Yargıtay Kararı 22. Hukuk Dairesi 2014/26205 E. 2014/27252 K. 13.10.2014 T.

YARGITAY KARARI
DAİRE : 22. Hukuk Dairesi
ESAS NO : 2014/26205
KARAR NO : 2014/27252
KARAR TARİHİ : 13.10.2014

MAHKEMESİ : İzmir 3. İş Mahkemesi
TARİHİ : 18/03/2013
NUMARASI : 2011/752-2013/141

Hüküm süresi içinde davalı avukatı tarafından temyiz edilmiş olmakla, dava dosyası için Tetkik Hakimi tarafından düzenlenen rapor dinlendikten sonra dosya incelendi, gereği konuşulup düşünüldü:

Y A R G I T A Y K A R A R I

Davacı İsteminin Özeti:
Davacı, emeklilik sebebi ile iş sözleşmesini feshettiğini ileri sürerek, kıdem tazminatı ile izin, fazla çalışma ve genel tatil alacaklarını istemiştir.
Davalı Cevabının Özeti:
Davalı Bakanlık, husumet itirazı ve zaman aşımı definde bulunarak, davanın reddini istemiştir.
Mahkeme Kararının Özeti:
Mahkemece, toplanan deliller ve bilirkişi raporuna dayanılarak, davacının iş sözleşmesinin kıdem tazminatına hak kazanacak şekilde sona erdiği gerekçesiyle davanın kısmen kabulüne karar verilmiştir.
Temyiz:
Kararı davalı vekili temyiz etmiştir.
Gerekçe:
1-Dosyadaki yazılara, toplanan delillerle kararın dayandığı kanuni gerektirici sebeplere göre, davalının aşağıdaki bentlerin kapsamı dışındaki tüm temyiz itirazlarının reddine karar vermek gerekmiştir.
2-Davacı işçinin fazla çalışma yapıp yapmadığı hususu taraflar arasında uyuşmazlık konusudur.
Somut olayda; davacının fazla çalışma talebi emsal dosyalardaki şahit anlatımlarına göre hesaplanıp hüküm altına alınmıştır.
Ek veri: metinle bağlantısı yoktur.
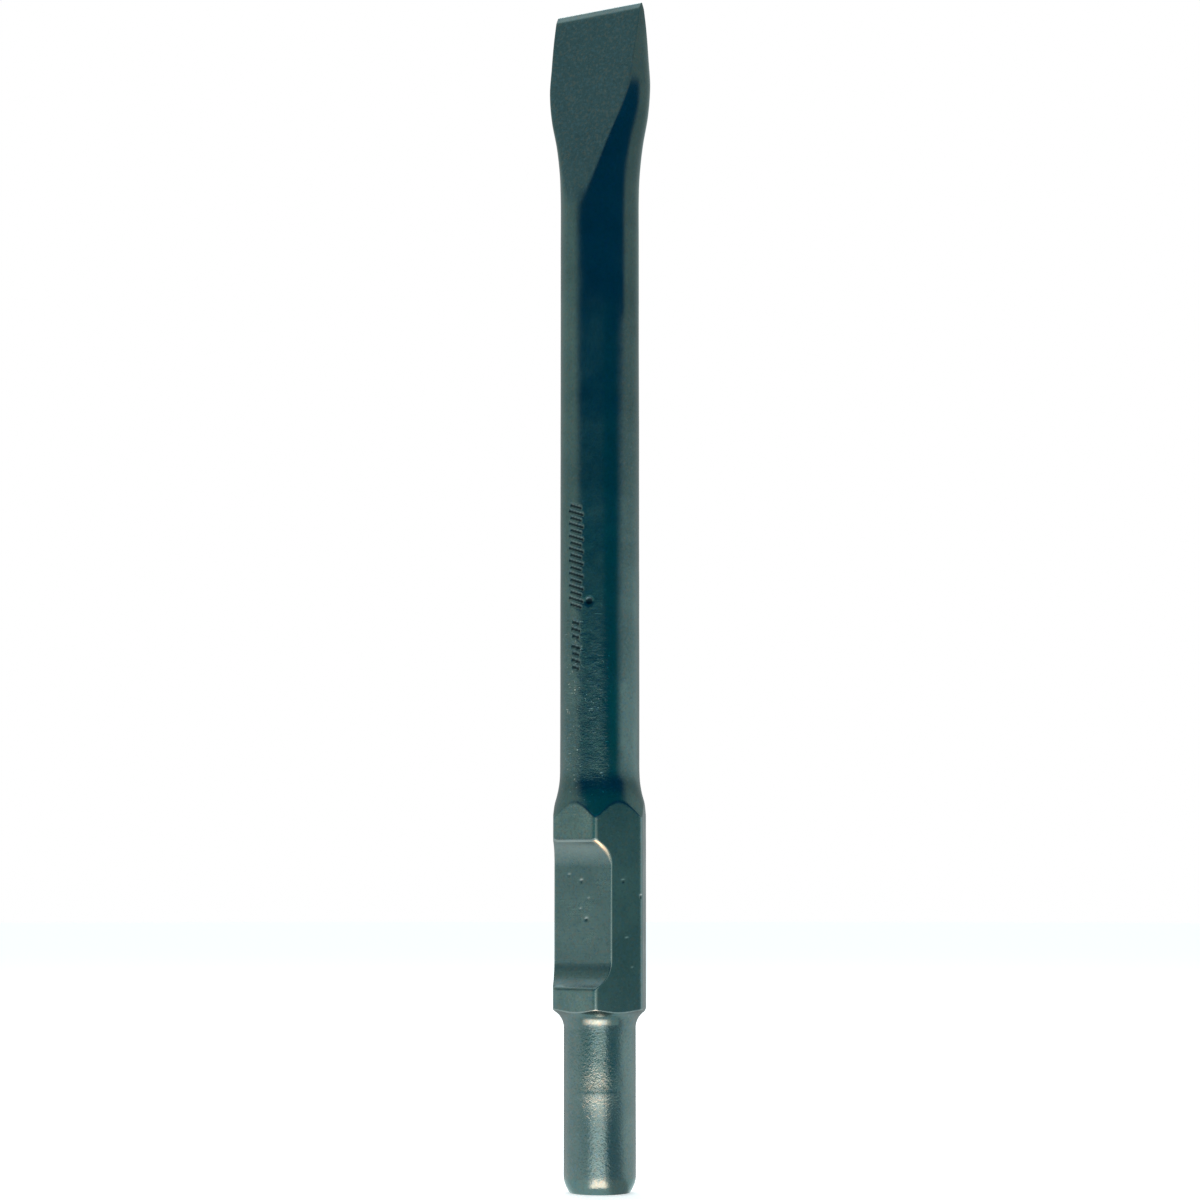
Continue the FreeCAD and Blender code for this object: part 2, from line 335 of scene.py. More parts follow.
def lumps(points, wave):
    """Smooth random heights at the points, from a wave's lump size, height and seed."""
    size, height, seed = wave
    shift = Vector(SEED_SHIFT) * seed
    values = [noise.noise(Vector(point) + shift) for point in points.reshape(-1, 3) / (size * MM)]
    return np.array(values).reshape(points.shape[:-1]) * height * MM


def nick_place(theta, z, radius, nick):
    """Distances across and along the skin from a nick's middle, as shares of its reach."""
    angle, height, reach, _ = nick
    across = radius * turn_from(theta, angle)
    return across / (reach * MM), (z - height * MM) / (reach * MM)


def nicks(theta, z, radius):
    """Depth of the nicks, and a painted highlight on their upper lips."""
    depth = np.zeros_like(radius)
    shine = np.zeros_like(radius)
    for nick in NICKS:
        across, along = nick_place(theta, z, radius, nick)
        bowl = (across / 1.1) ** 2 + (along + 0.45) ** 2
        # The lip term places a painted highlight on each nick's upper lip, above its bowl.
        lip = (across + 0.2) ** 2 + ((along - 0.55) / 0.5) ** 2
        depth += nick[3] * MM * np.exp(-1.6 * bowl ** 2)
        shine += 0.8 * np.exp(-lip)
    return depth, np.clip(shine, 0.0, 1.0)


def punch_mark(theta, z, radius):
    """Depth of the punch mark, a round bowl."""
    across, along = nick_place(theta, z, radius, PUNCH_MARK)
    return PUNCH_MARK[3] * MM * np.exp(-(across ** 2 + along ** 2) ** 2)


def stamped_strokes(theta, z, radius, s):
    """Depth of plain slanted strokes stamped into the shaft above the notch."""
    across = radius * turn_from(theta) + s.stroke_shift
    depth = np.zeros_like(radius)
    for low, high, pitch, half_length in STROKE_ROWS:
        for index in range(round((high - low) / pitch) + 1):
            middle = (low + index * pitch) * MM
            length = half_length * MM * (1.0 if index % 2 else SHORT_STROKE)
            line = z - middle + across * s.stroke_slant
            ends = smooth_step(length, length - 0.4 * MM, np.abs(across))
            depth += s.stroke_depth * np.exp(-(line / s.stroke_width) ** 2) * ends
    return depth


def displacement(points, theta, radius, masks, s):
    """How far the real surface stands off the drawn one, how deep its marks are, and where a highlight is
    painted on the nicks' upper lips.
    """
    z = points[..., 2]
    forged = 1.0 - 0.75 * np.maximum(masks["guided"], masks["milled"]) - 0.5 * masks["ground"]
    turned = smooth_step(s.spigot_top + 4 * MM, s.spigot_top, z)
    waves = (lumps(points, BROAD_WAVES) + lumps(points, SHORT_WAVES)) * forged * (1.0 - 0.6 * turned)
    waves = waves + lumps(points, GRIT_WAVES) * turned - lumps(points, SCUFF_WAVES) * scuffed(theta, z)
    nicked, shine = nicks(theta, z, radius)
    recess = nicked + punch_mark(theta, z, radius) + stamped_strokes(theta, z, radius, s)
    return waves - recess, recess, shine


def scuffed(theta, z):
    """1 on the front of the shaft above the hexagon, where handling has scuffed it, fading to 0."""
    from_notch = np.degrees(turn_from(theta))
    across = smooth_step(-40.0, -8.0, from_notch) * smooth_step(56.0, 42.0, from_notch)
    along = smooth_step(119.0, 141.0, z / MM) * smooth_step(206.0, 172.0, z / MM)
    return across * along


# The steel is worn bare where this is positive, and is darkened as painted shade where it is negative.
def edge_wear(points, normals):
    """Positive on outward edges and negative in hollows, from the bend of the grid."""
    around = np.roll(points, -1, axis=1) + np.roll(points, 1, axis=1) - 2 * points
    width = np.linalg.norm(np.roll(points, -1, axis=1) - np.roll(points, 1, axis=1), axis=2) / 2
    bend = -np.sum(around * normals, axis=2) / np.maximum(width, 0.05 * MM) ** 2
    along = np.zeros_like(points)
    along[1:-1] = points[2:] + points[:-2] - 2 * points[1:-1]
    height = np.gradient(points[..., 2], axis=0)
    bend += -np.sum(along * normals, axis=2) / np.maximum(height, 0.05 * MM) ** 2
    return bend * MM


def side_faces(rows, columns):
    """Quads of the side, between each row and the next."""
    row, column = np.meshgrid(np.arange(rows - 1), np.arange(columns), indexing="ij")
    following = (column + 1) % columns
    corners = [
        row * columns + column,
        row * columns + following,
        (row + 1) * columns + following,
        (row + 1) * columns + column,
    ]
    return np.stack(corners, axis=-1).reshape(-1, 4).tolist()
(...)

Hükme esas alınan bilirkişi raporunda, davacının haftanın altı günü 07:00-17:00 saatleri arasında çalıştığı kabul edilerek fazla çalışma alacağı hesaplanmış ise de; davacı tarafından delil olarak sunulan emsal dosyalardaki şahit anlatımlarında, işyerinde haftanın altı günü 07:00-16 :30 saatleri arasında çalışıldığının beyan edildiği anlaşılmaktadır. Bu durumda davacının fazla çalışma alacağı, haftanın altı günü 07:00-16:30 saatleri arasında çalıştığı kabul edilerek hesaplanıp hüküm altına alınmalıdır. Bu yön gözetilmeden sonuca gidilmesi hatalı olup bozmayı gerektirmiştir.
3-Kıdem tazminatının gününde ödenmemesi durumunda ödenmesi gereken faiz mevduata uygulanan en yüksek faizdir. Faiz başlangıcı fesih tarihi olmalıdır. Yaşlılık, malullük aylığı ya da toptan ödeme almak için işyerinden ayrılma halinde işçinin bağlı bulunduğu kurum ya da sandığa başvurduğunu belgelemesi şarttır. Bu halde faiz başlangıcı da anılan belgenin işverene verildiği tarihtir.
Somut olayda; davacı işçinin yaşlılık aylığı almak için Kuruma başvurduğunu işverene belgelemediği anlaşılmaktadır. Bu durumda; kıdem tazminatına dava tarihinden itibaren faize hükmedilmesi gerekirken, fesih tarihinden itibaren faiz yürütülmesi de hatalı olup bozmayı gerektirmiştir.
Sonuç:
Temyiz olunan kararın, yukarıda yazılı sebeplerden dolayı BOZULMASINA, 13.10.2014 tarihinde oybirliğiyle karar verildi.